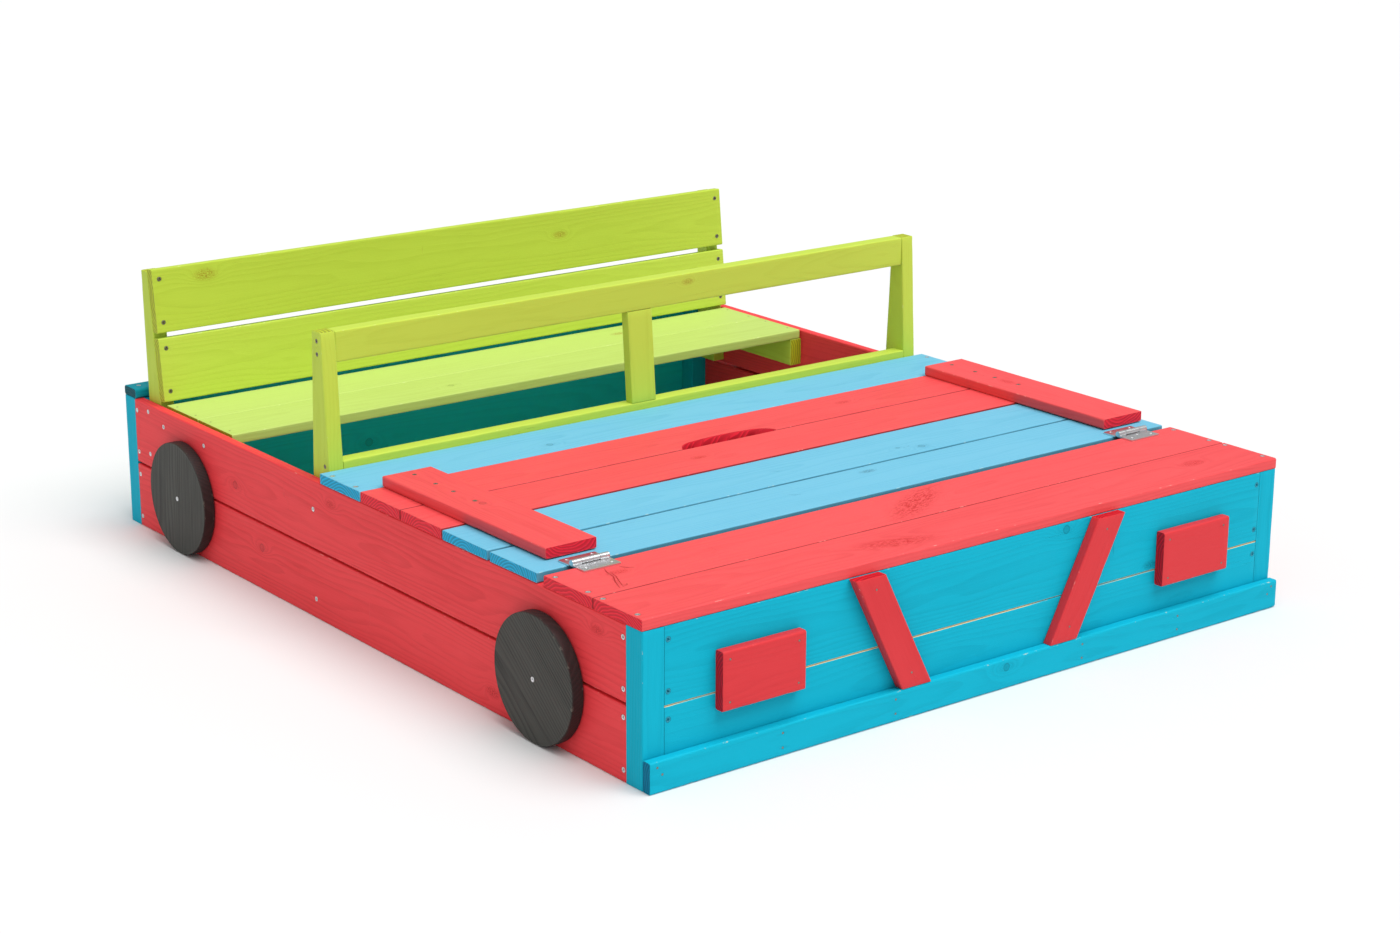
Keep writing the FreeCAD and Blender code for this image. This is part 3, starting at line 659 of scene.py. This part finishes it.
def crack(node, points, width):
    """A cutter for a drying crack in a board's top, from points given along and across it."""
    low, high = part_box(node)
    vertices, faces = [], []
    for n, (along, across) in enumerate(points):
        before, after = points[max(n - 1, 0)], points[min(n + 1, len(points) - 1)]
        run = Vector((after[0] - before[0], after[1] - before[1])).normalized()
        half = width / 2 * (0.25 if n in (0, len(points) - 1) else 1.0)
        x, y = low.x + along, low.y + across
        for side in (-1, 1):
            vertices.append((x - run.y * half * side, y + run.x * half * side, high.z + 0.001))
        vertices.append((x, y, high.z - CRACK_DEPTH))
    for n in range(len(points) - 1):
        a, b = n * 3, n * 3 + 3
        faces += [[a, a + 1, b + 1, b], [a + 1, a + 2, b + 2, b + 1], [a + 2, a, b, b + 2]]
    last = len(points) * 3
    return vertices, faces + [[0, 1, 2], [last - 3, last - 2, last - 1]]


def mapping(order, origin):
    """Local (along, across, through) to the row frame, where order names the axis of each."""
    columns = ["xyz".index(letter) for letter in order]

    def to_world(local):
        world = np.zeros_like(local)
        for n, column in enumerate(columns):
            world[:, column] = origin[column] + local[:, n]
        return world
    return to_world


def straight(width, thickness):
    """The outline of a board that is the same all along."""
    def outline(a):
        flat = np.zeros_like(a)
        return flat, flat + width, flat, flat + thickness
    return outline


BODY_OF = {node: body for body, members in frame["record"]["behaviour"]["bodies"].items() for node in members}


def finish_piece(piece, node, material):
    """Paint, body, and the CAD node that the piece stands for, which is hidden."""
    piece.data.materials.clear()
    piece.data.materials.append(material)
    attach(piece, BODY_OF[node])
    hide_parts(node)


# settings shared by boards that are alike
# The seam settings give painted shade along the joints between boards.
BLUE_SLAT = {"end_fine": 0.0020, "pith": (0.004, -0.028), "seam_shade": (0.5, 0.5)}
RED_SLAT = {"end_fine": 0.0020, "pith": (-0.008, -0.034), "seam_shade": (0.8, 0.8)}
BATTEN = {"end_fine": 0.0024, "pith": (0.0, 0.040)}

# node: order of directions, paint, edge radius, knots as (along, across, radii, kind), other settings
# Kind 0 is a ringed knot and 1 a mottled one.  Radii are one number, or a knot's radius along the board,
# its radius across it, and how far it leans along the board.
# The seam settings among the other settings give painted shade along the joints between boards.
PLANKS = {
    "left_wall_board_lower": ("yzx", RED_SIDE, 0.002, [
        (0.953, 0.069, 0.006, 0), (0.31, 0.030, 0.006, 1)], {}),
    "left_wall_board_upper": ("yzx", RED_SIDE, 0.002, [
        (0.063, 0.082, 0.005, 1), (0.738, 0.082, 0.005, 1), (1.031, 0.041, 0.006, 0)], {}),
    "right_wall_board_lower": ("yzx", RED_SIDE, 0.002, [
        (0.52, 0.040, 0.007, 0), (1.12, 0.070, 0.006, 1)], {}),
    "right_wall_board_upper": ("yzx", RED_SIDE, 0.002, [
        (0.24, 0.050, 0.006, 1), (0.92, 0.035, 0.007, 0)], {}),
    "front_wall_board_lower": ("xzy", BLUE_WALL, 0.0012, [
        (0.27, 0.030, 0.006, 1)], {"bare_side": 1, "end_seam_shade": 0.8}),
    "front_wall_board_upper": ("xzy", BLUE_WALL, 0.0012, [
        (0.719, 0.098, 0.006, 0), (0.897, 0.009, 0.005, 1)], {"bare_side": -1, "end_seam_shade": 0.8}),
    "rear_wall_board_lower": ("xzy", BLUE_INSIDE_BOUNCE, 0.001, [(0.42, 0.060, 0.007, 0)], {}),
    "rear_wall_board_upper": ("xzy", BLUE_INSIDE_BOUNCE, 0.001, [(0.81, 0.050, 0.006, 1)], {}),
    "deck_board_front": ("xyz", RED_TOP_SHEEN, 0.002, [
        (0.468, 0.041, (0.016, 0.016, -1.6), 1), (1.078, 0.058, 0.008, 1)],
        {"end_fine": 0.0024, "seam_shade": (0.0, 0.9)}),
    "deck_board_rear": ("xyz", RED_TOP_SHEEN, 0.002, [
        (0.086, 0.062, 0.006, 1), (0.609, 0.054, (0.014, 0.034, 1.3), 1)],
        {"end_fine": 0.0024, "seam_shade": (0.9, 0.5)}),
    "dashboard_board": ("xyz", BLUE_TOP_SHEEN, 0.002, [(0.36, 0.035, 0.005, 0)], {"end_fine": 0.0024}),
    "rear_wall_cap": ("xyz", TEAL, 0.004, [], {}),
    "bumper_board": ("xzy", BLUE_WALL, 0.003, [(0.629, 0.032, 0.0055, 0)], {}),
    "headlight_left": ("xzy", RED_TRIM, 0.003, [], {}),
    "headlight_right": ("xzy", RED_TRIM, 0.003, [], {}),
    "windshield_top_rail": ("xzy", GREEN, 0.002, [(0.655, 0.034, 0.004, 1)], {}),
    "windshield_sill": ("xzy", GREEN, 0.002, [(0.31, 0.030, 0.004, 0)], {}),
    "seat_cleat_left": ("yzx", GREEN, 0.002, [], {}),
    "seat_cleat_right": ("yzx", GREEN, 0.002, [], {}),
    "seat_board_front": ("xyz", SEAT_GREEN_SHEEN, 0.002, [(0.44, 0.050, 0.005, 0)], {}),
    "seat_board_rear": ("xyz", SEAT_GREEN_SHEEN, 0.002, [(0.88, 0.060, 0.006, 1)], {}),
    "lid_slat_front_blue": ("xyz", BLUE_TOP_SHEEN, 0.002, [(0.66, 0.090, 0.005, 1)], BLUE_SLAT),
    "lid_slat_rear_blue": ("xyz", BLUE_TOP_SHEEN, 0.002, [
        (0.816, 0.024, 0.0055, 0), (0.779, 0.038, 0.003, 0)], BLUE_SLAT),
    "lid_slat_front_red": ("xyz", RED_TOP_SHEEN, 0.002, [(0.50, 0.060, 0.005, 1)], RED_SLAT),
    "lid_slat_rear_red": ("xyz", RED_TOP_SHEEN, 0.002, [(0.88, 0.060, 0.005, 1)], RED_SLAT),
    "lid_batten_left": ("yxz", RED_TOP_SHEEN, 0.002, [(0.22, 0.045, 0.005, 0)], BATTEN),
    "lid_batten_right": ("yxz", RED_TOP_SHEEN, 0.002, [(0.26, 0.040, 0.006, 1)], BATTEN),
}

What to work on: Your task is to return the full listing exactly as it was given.

Exercise response:
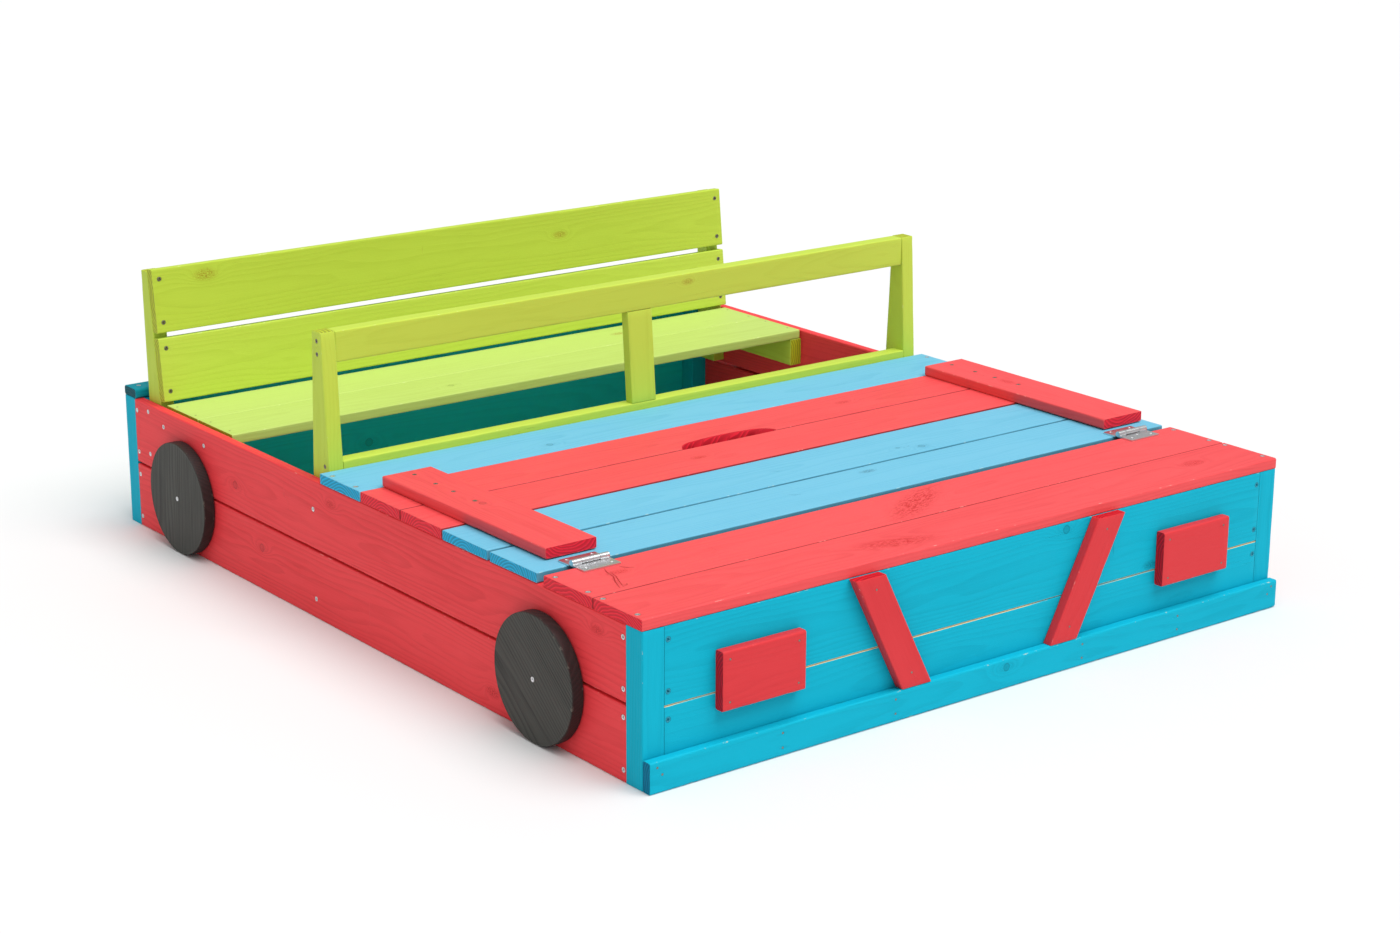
Keep writing the FreeCAD and Blender code for this image. This is part 3, starting at line 659 of scene.py. This part finishes it.
def crack(node, points, width):
    """A cutter for a drying crack in a board's top, from points given along and across it."""
    low, high = part_box(node)
    vertices, faces = [], []
    for n, (along, across) in enumerate(points):
        before, after = points[max(n - 1, 0)], points[min(n + 1, len(points) - 1)]
        run = Vector((after[0] - before[0], after[1] - before[1])).normalized()
        half = width / 2 * (0.25 if n in (0, len(points) - 1) else 1.0)
        x, y = low.x + along, low.y + across
        for side in (-1, 1):
            vertices.append((x - run.y * half * side, y + run.x * half * side, high.z + 0.001))
        vertices.append((x, y, high.z - CRACK_DEPTH))
    for n in range(len(points) - 1):
        a, b = n * 3, n * 3 + 3
        faces += [[a, a + 1, b + 1, b], [a + 1, a + 2, b + 2, b + 1], [a + 2, a, b, b + 2]]
    last = len(points) * 3
    return vertices, faces + [[0, 1, 2], [last - 3, last - 2, last - 1]]


def mapping(order, origin):
    """Local (along, across, through) to the row frame, where order names the axis of each."""
    columns = ["xyz".index(letter) for letter in order]

    def to_world(local):
        world = np.zeros_like(local)
        for n, column in enumerate(columns):
            world[:, column] = origin[column] + local[:, n]
        return world
    return to_world


def straight(width, thickness):
    """The outline of a board that is the same all along."""
    def outline(a):
        flat = np.zeros_like(a)
        return flat, flat + width, flat, flat + thickness
    return outline


BODY_OF = {node: body for body, members in frame["record"]["behaviour"]["bodies"].items() for node in members}


def finish_piece(piece, node, material):
    """Paint, body, and the CAD node that the piece stands for, which is hidden."""
    piece.data.materials.clear()
    piece.data.materials.append(material)
    attach(piece, BODY_OF[node])
    hide_parts(node)


# settings shared by boards that are alike
# The seam settings give painted shade along the joints between boards.
BLUE_SLAT = {"end_fine": 0.0020, "pith": (0.004, -0.028), "seam_shade": (0.5, 0.5)}
RED_SLAT = {"end_fine": 0.0020, "pith": (-0.008, -0.034), "seam_shade": (0.8, 0.8)}
BATTEN = {"end_fine": 0.0024, "pith": (0.0, 0.040)}

# node: order of directions, paint, edge radius, knots as (along, across, radii, kind), other settings
# Kind 0 is a ringed knot and 1 a mottled one.  Radii are one number, or a knot's radius along the board,
# its radius across it, and how far it leans along the board.
# The seam settings among the other settings give painted shade along the joints between boards.
PLANKS = {
    "left_wall_board_lower": ("yzx", RED_SIDE, 0.002, [
        (0.953, 0.069, 0.006, 0), (0.31, 0.030, 0.006, 1)], {}),
    "left_wall_board_upper": ("yzx", RED_SIDE, 0.002, [
        (0.063, 0.082, 0.005, 1), (0.738, 0.082, 0.005, 1), (1.031, 0.041, 0.006, 0)], {}),
    "right_wall_board_lower": ("yzx", RED_SIDE, 0.002, [
        (0.52, 0.040, 0.007, 0), (1.12, 0.070, 0.006, 1)], {}),
    "right_wall_board_upper": ("yzx", RED_SIDE, 0.002, [
        (0.24, 0.050, 0.006, 1), (0.92, 0.035, 0.007, 0)], {}),
    "front_wall_board_lower": ("xzy", BLUE_WALL, 0.0012, [
        (0.27, 0.030, 0.006, 1)], {"bare_side": 1, "end_seam_shade": 0.8}),
    "front_wall_board_upper": ("xzy", BLUE_WALL, 0.0012, [
        (0.719, 0.098, 0.006, 0), (0.897, 0.009, 0.005, 1)], {"bare_side": -1, "end_seam_shade": 0.8}),
    "rear_wall_board_lower": ("xzy", BLUE_INSIDE_BOUNCE, 0.001, [(0.42, 0.060, 0.007, 0)], {}),
    "rear_wall_board_upper": ("xzy", BLUE_INSIDE_BOUNCE, 0.001, [(0.81, 0.050, 0.006, 1)], {}),
    "deck_board_front": ("xyz", RED_TOP_SHEEN, 0.002, [
        (0.468, 0.041, (0.016, 0.016, -1.6), 1), (1.078, 0.058, 0.008, 1)],
        {"end_fine": 0.0024, "seam_shade": (0.0, 0.9)}),
    "deck_board_rear": ("xyz", RED_TOP_SHEEN, 0.002, [
        (0.086, 0.062, 0.006, 1), (0.609, 0.054, (0.014, 0.034, 1.3), 1)],
        {"end_fine": 0.0024, "seam_shade": (0.9, 0.5)}),
    "dashboard_board": ("xyz", BLUE_TOP_SHEEN, 0.002, [(0.36, 0.035, 0.005, 0)], {"end_fine": 0.0024}),
    "rear_wall_cap": ("xyz", TEAL, 0.004, [], {}),
    "bumper_board": ("xzy", BLUE_WALL, 0.003, [(0.629, 0.032, 0.0055, 0)], {}),
    "headlight_left": ("xzy", RED_TRIM, 0.003, [], {}),
    "headlight_right": ("xzy", RED_TRIM, 0.003, [], {}),
    "windshield_top_rail": ("xzy", GREEN, 0.002, [(0.655, 0.034, 0.004, 1)], {}),
    "windshield_sill": ("xzy", GREEN, 0.002, [(0.31, 0.030, 0.004, 0)], {}),
    "seat_cleat_left": ("yzx", GREEN, 0.002, [], {}),
    "seat_cleat_right": ("yzx", GREEN, 0.002, [], {}),
    "seat_board_front": ("xyz", SEAT_GREEN_SHEEN, 0.002, [(0.44, 0.050, 0.005, 0)], {}),
    "seat_board_rear": ("xyz", SEAT_GREEN_SHEEN, 0.002, [(0.88, 0.060, 0.006, 1)], {}),
    "lid_slat_front_blue": ("xyz", BLUE_TOP_SHEEN, 0.002, [(0.66, 0.090, 0.005, 1)], BLUE_SLAT),
    "lid_slat_rear_blue": ("xyz", BLUE_TOP_SHEEN, 0.002, [
        (0.816, 0.024, 0.0055, 0), (0.779, 0.038, 0.003, 0)], BLUE_SLAT),
    "lid_slat_front_red": ("xyz", RED_TOP_SHEEN, 0.002, [(0.50, 0.060, 0.005, 1)], RED_SLAT),
    "lid_slat_rear_red": ("xyz", RED_TOP_SHEEN, 0.002, [(0.88, 0.060, 0.005, 1)], RED_SLAT),
    "lid_batten_left": ("yxz", RED_TOP_SHEEN, 0.002, [(0.22, 0.045, 0.005, 0)], BATTEN),
    "lid_batten_right": ("yxz", RED_TOP_SHEEN, 0.002, [(0.26, 0.040, 0.006, 1)], BATTEN),
}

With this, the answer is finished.